Table 2 Discharge energy density W₁, energy loss density W₂, and energy efficiency η of the (1−x)BaTiO₃–xBi(Zn_1/2Zr_1/2)O₃ ceramics

4 Conclusions

In summary, the (1−x)BaTiO₃–xBi(Zn_1/2Zr_1/2)O₃ ceramics have been successfully synthesized via the conventional solid-state reaction route. The phase structure, microstructure, dielectric properties, relaxor behavior and energy storage properties were systematically investigated. A single perovskite-type structures and dense samples were observed for all compositions. The (1−x)BaTiO₃–xBi(Zn_1/2Zr_1/2)O₃ ceramics structure change from a tetragonal phase to a pesudocubic phase at room temperature. Dielectric measurement elucidated a crossover from ferroelectric behavior to frequency dispersion relaxor-like characteristics for x ≥ 0.08, which was demonstrated by Raman studies.
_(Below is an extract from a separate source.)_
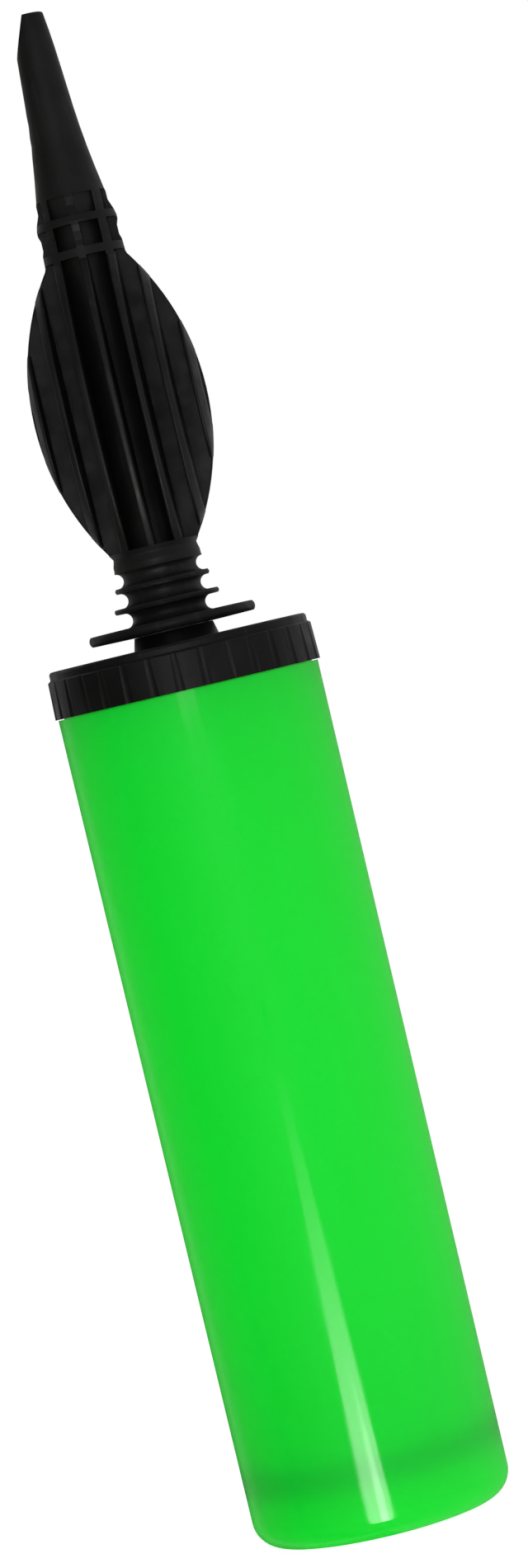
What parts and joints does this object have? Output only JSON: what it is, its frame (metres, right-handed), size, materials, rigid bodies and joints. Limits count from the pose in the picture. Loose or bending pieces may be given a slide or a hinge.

With an increase in the BZZ content, the temperature dependences of dielectric permittivity curve became flatter, especially for x = 0.20. An optimal discharge energy density of 0.758 J/cm³ at 100 kV/cm with fairly high energy efficiency of 98% is obtained in 0.88BT–0.12BZZ ceramic, and the 0.88BT–0.12BZZ ceramic has considerable potential in energy storage applications.